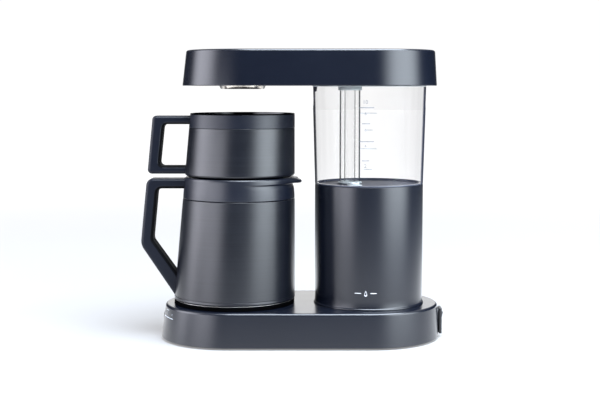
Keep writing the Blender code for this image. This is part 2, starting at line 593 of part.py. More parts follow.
def build_basket(basket, finish):
    low, high = SLEEVE_Z
    bottom = mixed([("fixed", 60.0, low + 1.8), ("fixed", 60.0, low)])
    sleeve = bottom + [(-3.0, low), (-0.9, low + 0.9), (0.0, low + 3.0), (0.0, high), (-1.8, high), (-1.8, low + 4.0),
                       (-3.6, low + 1.8)]
    add("basket_sleeve", vessel(sleeve, closed=True), basket, finish["vessel"])
    low, high = RIM_Z
    rim = [(-0.4, low), (0.15, low + 0.8), (0.15, high - 1.2), (-0.7, high), (-1.8, high), (-2.6, high - 0.9),
           (-2.6, low)]
    add("basket_rim", vessel(rim, closed=True), basket, finish["trim_grey"])
    funnel = [(4.0, 184.5), (6.5, 184.5), (6.5, 187.6), (47.0, 187.6), (49.4, 190.0), (49.4, 198.9), (63.4, 198.9),
              (63.4, 202.6), (51.0, 202.6), (58.6, 264.5), (61.2, 266.0), (61.2, 268.0), (57.6, 268.0), (56.4, 264.0),
              (47.0, 192.4), (45.0, 190.4), (4.0, 190.4)]
    add("basket_funnel", vessel(funnel, closed=True, fixed=True), basket, finish["trim"])

    outline = rounded([(-120.0, 273.8, 0), (-179.2, 273.8, 5), (-186.4, 203.0, 5), (-120.0, 203.0, 0),
                       (-120.0, 212.6, 0), (-171.7, 212.6, 4), (-166.1, 263.4, 4), (-120.0, 263.4, 0)])
    handle = add("basket_handle", slab(outline, HANDLE_DEPTH), basket, finish["trim_grey"])
    bevel(handle, 2.4)
    cut(handle, vessel_cutter(), basket)


def build_finishes():
    return {
        "shell": material("satin_black_paint", (0.030, 0.034, 0.045), 0.42),
        "vessel": material("satin_black_steel", (0.040, 0.044, 0.054), 0.40, 0.4),
        "trim_grey": material("dark_grey_plastic", (0.036, 0.040, 0.052), 0.50),
        "trim": material("black_plastic", (0.012, 0.012, 0.014), 0.45),
        "plate": material("coated_steel", (0.05, 0.05, 0.055), 0.55, 0.5),
        "lid": material("black_lid", (0.028, 0.031, 0.040), 0.50),
        "button": material("button_black", (0.03, 0.03, 0.035), 0.35),
        "rocker": material("rocker_black", (0.010, 0.010, 0.012), 0.15),
        "floor": material("tank_floor_black", (0.035, 0.038, 0.048), 0.15),
        "clear": material("clear_plastic", (0.92, 0.94, 0.95), 0.03, alpha=0.25),
        "silicone": material("milky_silicone", (0.62, 0.66, 0.66), 0.45),
        "rubber": material("black_rubber", (0.015, 0.015, 0.015), 0.80),
        "steel": material("stainless_steel", (0.62, 0.62, 0.60), 0.30, 1.0),
        "polished": material("polished_steel", (0.75, 0.74, 0.72), 0.08, 1.0),
        "casting": material("cast_aluminium", (0.55, 0.56, 0.57), 0.55, 1.0),
        "insulator": material("white_nylon", (0.75, 0.75, 0.72), 0.50),
        "board": material("circuit_board", (0.02, 0.16, 0.07), 0.45),
        "wire": material("wire_sleeve", (0.55, 0.05, 0.03), 0.60),
        "light": material("light_pipe", (0.85, 0.87, 0.88), 0.25),
    }


def main():
    clear_scene()
    finish = build_finishes()
    brewer = Group("brewer", (0, 0, 0))
    brewer.empty.location.x = BREWER_X * MM
    build_base(brewer, finish)
    build_controls(brewer, finish)
    build_electrics(brewer, finish)
    build_heater(brewer, finish)
    build_tank(brewer, finish)
    build_head(brewer, finish)
    carafe = Group("carafe_slide", (VESSEL_X, 0, BASE_TOP), brewer)
    build_carafe(carafe, finish)
    build_basket(Group("basket_lift", (VESSEL_X, 0, SLEEVE_Z[0]), carafe), finish)


main()
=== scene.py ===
"""Looks of a drip coffee brewer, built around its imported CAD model.

Lengths are in millimetres from the middle of the base at the surface it stands on, as in the CAD. place()
turns them into the frame's metres. The front looks to -Y, and the carafe stands at -X.
"""

import math

import bmesh
import bpy
from mathutils import Matrix, Quaternion, Vector


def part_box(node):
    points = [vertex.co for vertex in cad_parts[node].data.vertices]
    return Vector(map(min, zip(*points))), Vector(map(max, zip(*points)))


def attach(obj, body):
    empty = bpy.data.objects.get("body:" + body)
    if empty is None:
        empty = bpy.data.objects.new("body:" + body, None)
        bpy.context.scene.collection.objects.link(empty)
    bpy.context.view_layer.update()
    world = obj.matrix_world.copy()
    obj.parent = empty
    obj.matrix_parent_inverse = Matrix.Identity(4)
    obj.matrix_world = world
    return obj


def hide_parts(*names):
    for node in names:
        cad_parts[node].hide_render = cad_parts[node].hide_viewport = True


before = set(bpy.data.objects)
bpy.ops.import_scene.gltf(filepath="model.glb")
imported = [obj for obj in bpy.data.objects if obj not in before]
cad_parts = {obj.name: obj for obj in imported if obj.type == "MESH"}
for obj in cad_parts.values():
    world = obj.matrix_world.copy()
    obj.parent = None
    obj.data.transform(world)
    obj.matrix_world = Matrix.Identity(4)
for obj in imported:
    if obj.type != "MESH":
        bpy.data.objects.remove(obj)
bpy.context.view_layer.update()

MM = 0.001
TANK_X = 84.7
tower_low, tower_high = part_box("tank_shroud")
SHIFT = (tower_low[0] + tower_high[0]) / 2 / MM - TANK_X  # from the CAD's X to the frame's

ARC = 48  # steps of a stadium's half circle
SIDES = 144  # steps of a large circle
FINE = 48  # steps of a small circle
SPOUT_SIDES = 216  # steps of the collar's rings, which carry the pouring lip

# Middles of the round pieces
TANK = (TANK_X, 0, 0)
RISER = (61.5, 8.0, 0)
RISER_HOLE = (60.4, 8, 0)  # the CAD's riser, for the holes it runs through
OUTLET = (66, -31, 0)
SHOWER = (-70.2, 0, 0)
FILL = (108, 0, 0)  # the middle of the opening over the tank
CORD = (70, 0, 26)
BUTTON = (0, 0, 22)
LEFT, REAR = (-1, 0, 0), (0, 1, 0)  # the ways that the button and the cord outlet point

BASE_Z, BASE_TOP = 2.2, 43.5  # lower edge and top
HEAD_Z, HEAD_TOP = 310.0, 353.0
SKIN = 2.4  # wall of the moulded shells
LIGHT_Z = 34.5  # height of the status lights
LIGHT_TURNS = (14, 23, 32)  # degrees around the base's left end, from its tip to the front
PRINT_LIFT = 0.06  # how far a stroke stands off the base
SCALE_LIFT = 0.08  # how far the scale stands off the tank
FRONT_SIDE, REAR_SIDE = -1, 1
DIGIT_HEIGHT = 0.7  # a digit's height in a font of size 1
MARK_Z = 64.5
HANDLE_DEPTH = 28.0
MOST_SIDEWAYS = 0.93  # a handle's face that looks more to the side than this isn't part of its inner wall


# --------------------------------------------------------------------------------------------------- shaders
def add_node(tree, kind, inputs=None, **settings):
    """Adds a node. Each of its inputs is linked to a socket or set to a value."""
    made = tree.nodes.new(kind)
    for name, value in settings.items():
        setattr(made, name, value)
    for socket, value in (inputs or {}).items():
        if isinstance(value, bpy.types.NodeSocket):
            tree.links.new(value, made.inputs[socket])
        else:
            made.inputs[socket].default_value = value
    return made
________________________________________
SET PROBLEM | Give back exactly the stretch that opens on the line with "for node in" and closes on the line with "SHIFT = (tower_low[0]".

EXERCISE OUTPUT |
    for node in names:
        cad_parts[node].hide_render = cad_parts[node].hide_viewport = True


before = set(bpy.data.objects)
bpy.ops.import_scene.gltf(filepath="model.glb")
imported = [obj for obj in bpy.data.objects if obj not in before]
cad_parts = {obj.name: obj for obj in imported if obj.type == "MESH"}
for obj in cad_parts.values():
    world = obj.matrix_world.copy()
    obj.parent = None
    obj.data.transform(world)
    obj.matrix_world = Matrix.Identity(4)
for obj in imported:
    if obj.type != "MESH":
        bpy.data.objects.remove(obj)
bpy.context.view_layer.update()

MM = 0.001
TANK_X = 84.7
tower_low, tower_high = part_box("tank_shroud")
SHIFT = (tower_low[0] + tower_high[0]) / 2 / MM - TANK_X  # from the CAD's X to the frame's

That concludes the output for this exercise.